[BEGIN Supplied information]

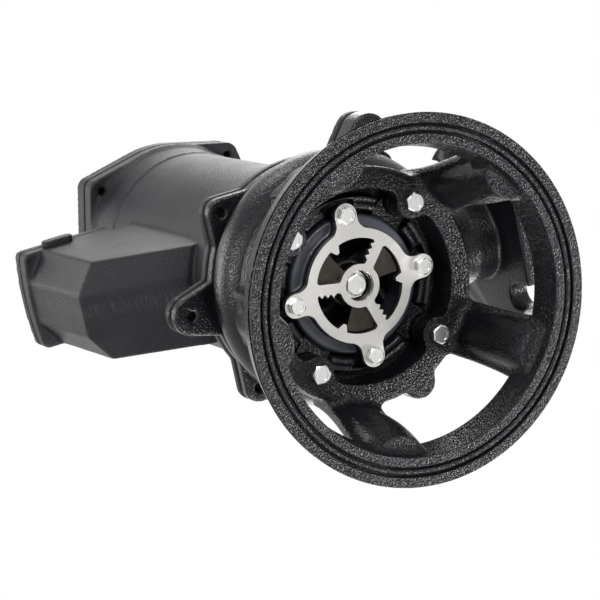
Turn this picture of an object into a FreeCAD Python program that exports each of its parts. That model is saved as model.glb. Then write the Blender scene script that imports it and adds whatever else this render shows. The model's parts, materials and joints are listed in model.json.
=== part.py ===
import FreeCAD, Part
import math
import os

# Submersible grinder pump, upright on its foot ring. Millimetres.
# The shaft is on Z, the foot ring rests on z = 0 and the discharge flange faces +X.

Vec = FreeCAD.Vector
UP = Vec(0, 0, 1)

# Clearances
seat_gap = 0.2
running_gap = 0.3
bore_gap = 0.5

# Foot ring and legs
foot_outer_r = 127.0
foot_inner_r = 106.0
foot_height = 24.0
foot_top_outer_r = 120.5
foot_top_inner_r = 102.5
foot_edge_r = 1.5
foot_groove_r = 116.2
foot_groove_width = 7.0
foot_groove_depth = 4.0
foot_bead_r = 1.7
foot_bead_rise = 2.6
leg_count = 5
leg_web_thickness = 12.0
leg_web_half_width = 21.0
leg_foot_half_width = 29.0
leg_top_r = 84.0
leg_waist_r = 96.5
leg_waist_z = 60.0
leg_foot_r = 113.0
leg_hump_half_width = 18.0
leg_hump_half_depth = 14.0
leg_hump_foot_r = 107.0
leg_hump_top_r = 86.0
leg_pad_z = 10.0
leg_clear_depth = 40.0

# Stand plate that the legs carry
plate_z = 80.0
plate_outer_r = 85.0
plate_bore_r = 69.0
lobe_r = 12.5
lobe_thickness = 15.0
lobe_fillet = 6.0
plate_edge_r = 3.0
lug_angle = 70.5
lug_centre_r = 84.0
lug_r = 12.5

# Bolts that hold stand, suction cover and volute
stand_bolt_circle_r = 69.0
stand_bolt_r = 3.95
stand_bolt_flats = 12.7
stand_bolt_head = 5.3
stand_bolt_count = 4

# Suction cover
cover_face_z = 99.0
cover_disc_r = 50.0
cover_ear_r = 12.0
cover_arm_z = 102.5
cover_edge_r = 2.5
cover_bore_r = 36.0

# Stationary cutter plate
cutter_plate_z = 89.0
cutter_plate_thickness = 4.0
cutter_rim_r = 41.0
window_outer_r = 34.0
window_inner_r = 15.5
cutter_hub_bore_r = 11.0
cutter_ear_circle_r = 51.4
cutter_ear_r = 8.5
cutter_ear_blend = 9.0
spoke_count = 3
spoke_width = 7.0
spoke_angle = 70.5
tooth_count = 3
tooth_size = 2.6
tooth_start_r = 18.5
tooth_pitch = 4.6
nib_angle = 6.5
nib_tip_r = 29.0
nib_width = 7.0
window_corner_r = 2.4
plate_screw_flats = 11.1
plate_screw_head = 4.3
plate_screw_r = 3.1
plate_screw_length = 14.0

# Rotating cutter and the bolt that holds it
blade_count = 3
blade_tip_r = 33.0
blade_thickness = 6.0
blade_half_angle = 21.5
blade_angle = 96.5
notch_count = 4
notch_r = 1.3
cutter_hub_r = 14.8
cutter_pocket_r = 10.7
cutter_pocket_depth = 6.6
centre_bolt_flats = 14.3
centre_bolt_head = 5.2
centre_bolt_r = 4.75
centre_bolt_length = 34.0
lock_washer_r = 9.9
lock_washer_thickness = 1.6

# Volute
volute_floor_z = 107.0
volute_floor = 8.0
volute_body_r = 80.0
scroll_centre_r = 71.0
scroll_start_r = 19.0
scroll_end_r = 25.0
scroll_start_angle = 35.0
scroll_end_angle = 330.0
scroll_sections = 9
scroll_wall = 6.0
chamber_r = 66.0
rib_inner_r = 53.0
rib_outer_r = 58.4
rib_height = 9.0
rib_edge_r = 1.6
rib_near_angle = 12.0
rib_far_angle = 31.0
cover_rim_inner_r = 60.3
cover_rim_outer_r = 62.6

# Discharge
discharge_z = 127.0
discharge_back_x = 120.0
discharge_flange_thickness = 15.0
discharge_flange_r = 72.0
discharge_flat = 61.5
discharge_bore_r = 26.0
discharge_throat_r = 13.0
discharge_throat_x = 60.0
discharge_throat_rise = 5.0
discharge_straight = 23.0
discharge_wall = 7.0
discharge_bolt_spacing = 85.3
discharge_slot_width = 19.0
discharge_neck_fillet = 5.0

# Joint between volute and motor
joint_z = 150.0
joint_thickness = 8.5
joint_r = 87.0
joint_square_half = 76.0
joint_corner_r = 11.0
joint_gasket = 1.0
joint_gasket_inset = 1.5
rear_ear_r = 104.0
rear_ear_end_r = 14.0
side_ear_angle = 58.5
side_ear_r = 108.0
side_ear_end_r = 15.0
side_ear_depth = 10.0
ear_root_r = 28.0
corner_bolt_r = 92.5
joint_bolt_r = 3.1
joint_bolt_flats = 11.1
joint_bolt_head = 4.3
joint_bolt_recess = 4.0

# Seal housing between volute and motor
seal_spigot_r = 69.7
seal_floor_z = 141.0
seal_collar_r = 78.0
seal_collar_height = 7.5
seal_hub_r = 50.0
seal_neck_r = 38.0
oil_chamber_r = 44.0
oil_floor = 9.0
oil_height = 24.0
seal_seat_r = 18.0
seal_seat_depth = 6.0
seal_ring_r = 15.5
seal_shaft_bore_r = 12.5
seal_wall = 4.0
lower_bearing_r = 31.0
lower_bearing_width = 17.0
bearing_race = 4.5

# Motor housing
housing_r = 73.0
housing_wall = 7.0
flare_inset = 1.0
flare_height = 70.0
flare_waist_rise = 30.0
flare_waist_swell = 4.3
bead_z = 372.0
bead_r = 1.6
collar_swell = 2.6
collar_z = 397.0
cap_flange_z = 404.0
cap_flange_thickness = 13.0
cap_flange_round_swell = 4.8
cap_flange_square_in = 6.0
cap_flange_corner_r = 10.0
cap_flange_root = 3.5

# Motor cap
cap_gasket = 1.0
cap_gasket_inset = 1.2
cap_thickness = 14.5
cap_dome_r = 58.0
cap_dome_height = 10.0
cap_dome_fillet = 6.0
cap_boss_r = 32.0
cap_spigot_depth = 6.0
cap_screw_inset = 10.7
cap_screw_r = 3.1
cap_screw_hole_r = 3.4
cap_screw_flats = 11.1
cap_screw_head = 4.3
cap_screw_recess = 4.0
upper_bearing_r = 23.5
upper_bearing_width = 14.0
wave_spring_height = 2.5
wave_spring_inset = 4.0

# Lifting handle on the cap
handle_half_span = 40.0
handle_rise = 48.0
handle_rod_r = 5.0
handle_bend_r = 16.0
handle_pad_r = 11.0
handle_pad_height = 9.0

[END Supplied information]

■ **Exercise goal**: Extract each line of the listing above, copying it word for word.

■ **Expected output**:
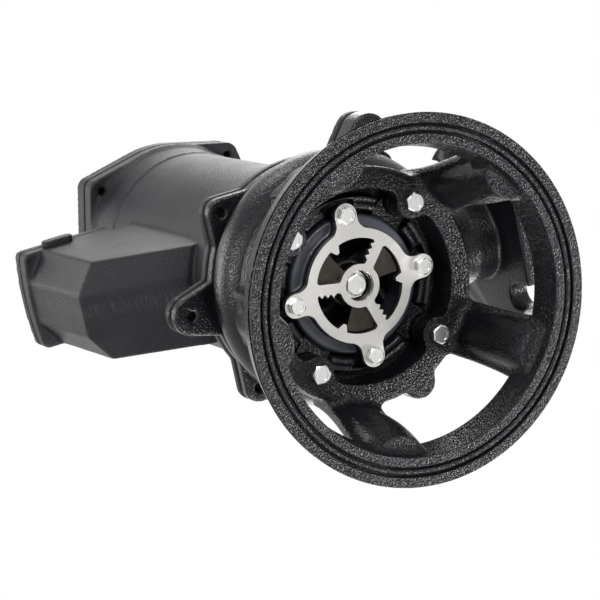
Turn this picture of an object into a FreeCAD Python program that exports each of its parts. That model is saved as model.glb. Then write the Blender scene script that imports it and adds whatever else this render shows. The model's parts, materials and joints are listed in model.json.
=== part.py ===
import FreeCAD, Part
import math
import os

# Submersible grinder pump, upright on its foot ring. Millimetres.
# The shaft is on Z, the foot ring rests on z = 0 and the discharge flange faces +X.

Vec = FreeCAD.Vector
UP = Vec(0, 0, 1)

# Clearances
seat_gap = 0.2
running_gap = 0.3
bore_gap = 0.5

# Foot ring and legs
foot_outer_r = 127.0
foot_inner_r = 106.0
foot_height = 24.0
foot_top_outer_r = 120.5
foot_top_inner_r = 102.5
foot_edge_r = 1.5
foot_groove_r = 116.2
foot_groove_width = 7.0
foot_groove_depth = 4.0
foot_bead_r = 1.7
foot_bead_rise = 2.6
leg_count = 5
leg_web_thickness = 12.0
leg_web_half_width = 21.0
leg_foot_half_width = 29.0
leg_top_r = 84.0
leg_waist_r = 96.5
leg_waist_z = 60.0
leg_foot_r = 113.0
leg_hump_half_width = 18.0
leg_hump_half_depth = 14.0
leg_hump_foot_r = 107.0
leg_hump_top_r = 86.0
leg_pad_z = 10.0
leg_clear_depth = 40.0

# Stand plate that the legs carry
plate_z = 80.0
plate_outer_r = 85.0
plate_bore_r = 69.0
lobe_r = 12.5
lobe_thickness = 15.0
lobe_fillet = 6.0
plate_edge_r = 3.0
lug_angle = 70.5
lug_centre_r = 84.0
lug_r = 12.5

# Bolts that hold stand, suction cover and volute
stand_bolt_circle_r = 69.0
stand_bolt_r = 3.95
stand_bolt_flats = 12.7
stand_bolt_head = 5.3
stand_bolt_count = 4

# Suction cover
cover_face_z = 99.0
cover_disc_r = 50.0
cover_ear_r = 12.0
cover_arm_z = 102.5
cover_edge_r = 2.5
cover_bore_r = 36.0

# Stationary cutter plate
cutter_plate_z = 89.0
cutter_plate_thickness = 4.0
cutter_rim_r = 41.0
window_outer_r = 34.0
window_inner_r = 15.5
cutter_hub_bore_r = 11.0
cutter_ear_circle_r = 51.4
cutter_ear_r = 8.5
cutter_ear_blend = 9.0
spoke_count = 3
spoke_width = 7.0
spoke_angle = 70.5
tooth_count = 3
tooth_size = 2.6
tooth_start_r = 18.5
tooth_pitch = 4.6
nib_angle = 6.5
nib_tip_r = 29.0
nib_width = 7.0
window_corner_r = 2.4
plate_screw_flats = 11.1
plate_screw_head = 4.3
plate_screw_r = 3.1
plate_screw_length = 14.0

# Rotating cutter and the bolt that holds it
blade_count = 3
blade_tip_r = 33.0
blade_thickness = 6.0
blade_half_angle = 21.5
blade_angle = 96.5
notch_count = 4
notch_r = 1.3
cutter_hub_r = 14.8
cutter_pocket_r = 10.7
cutter_pocket_depth = 6.6
centre_bolt_flats = 14.3
centre_bolt_head = 5.2
centre_bolt_r = 4.75
centre_bolt_length = 34.0
lock_washer_r = 9.9
lock_washer_thickness = 1.6

# Volute
volute_floor_z = 107.0
volute_floor = 8.0
volute_body_r = 80.0
scroll_centre_r = 71.0
scroll_start_r = 19.0
scroll_end_r = 25.0
scroll_start_angle = 35.0
scroll_end_angle = 330.0
scroll_sections = 9
scroll_wall = 6.0
chamber_r = 66.0
rib_inner_r = 53.0
rib_outer_r = 58.4
rib_height = 9.0
rib_edge_r = 1.6
rib_near_angle = 12.0
rib_far_angle = 31.0
cover_rim_inner_r = 60.3
cover_rim_outer_r = 62.6

# Discharge
discharge_z = 127.0
discharge_back_x = 120.0
discharge_flange_thickness = 15.0
discharge_flange_r = 72.0
discharge_flat = 61.5
discharge_bore_r = 26.0
discharge_throat_r = 13.0
discharge_throat_x = 60.0
discharge_throat_rise = 5.0
discharge_straight = 23.0
discharge_wall = 7.0
discharge_bolt_spacing = 85.3
discharge_slot_width = 19.0
discharge_neck_fillet = 5.0

# Joint between volute and motor
joint_z = 150.0
joint_thickness = 8.5
joint_r = 87.0
joint_square_half = 76.0
joint_corner_r = 11.0
joint_gasket = 1.0
joint_gasket_inset = 1.5
rear_ear_r = 104.0
rear_ear_end_r = 14.0
side_ear_angle = 58.5
side_ear_r = 108.0
side_ear_end_r = 15.0
side_ear_depth = 10.0
ear_root_r = 28.0
corner_bolt_r = 92.5
joint_bolt_r = 3.1
joint_bolt_flats = 11.1
joint_bolt_head = 4.3
joint_bolt_recess = 4.0

# Seal housing between volute and motor
seal_spigot_r = 69.7
seal_floor_z = 141.0
seal_collar_r = 78.0
seal_collar_height = 7.5
seal_hub_r = 50.0
seal_neck_r = 38.0
oil_chamber_r = 44.0
oil_floor = 9.0
oil_height = 24.0
seal_seat_r = 18.0
seal_seat_depth = 6.0
seal_ring_r = 15.5
seal_shaft_bore_r = 12.5
seal_wall = 4.0
lower_bearing_r = 31.0
lower_bearing_width = 17.0
bearing_race = 4.5

# Motor housing
housing_r = 73.0
housing_wall = 7.0
flare_inset = 1.0
flare_height = 70.0
flare_waist_rise = 30.0
flare_waist_swell = 4.3
bead_z = 372.0
bead_r = 1.6
collar_swell = 2.6
collar_z = 397.0
cap_flange_z = 404.0
cap_flange_thickness = 13.0
cap_flange_round_swell = 4.8
cap_flange_square_in = 6.0
cap_flange_corner_r = 10.0
cap_flange_root = 3.5

# Motor cap
cap_gasket = 1.0
cap_gasket_inset = 1.2
cap_thickness = 14.5
cap_dome_r = 58.0
cap_dome_height = 10.0
cap_dome_fillet = 6.0
cap_boss_r = 32.0
cap_spigot_depth = 6.0
cap_screw_inset = 10.7
cap_screw_r = 3.1
cap_screw_hole_r = 3.4
cap_screw_flats = 11.1
cap_screw_head = 4.3
cap_screw_recess = 4.0
upper_bearing_r = 23.5
upper_bearing_width = 14.0
wave_spring_height = 2.5
wave_spring_inset = 4.0

# Lifting handle on the cap
handle_half_span = 40.0
handle_rise = 48.0
handle_rod_r = 5.0
handle_bend_r = 16.0
handle_pad_r = 11.0
handle_pad_height = 9.0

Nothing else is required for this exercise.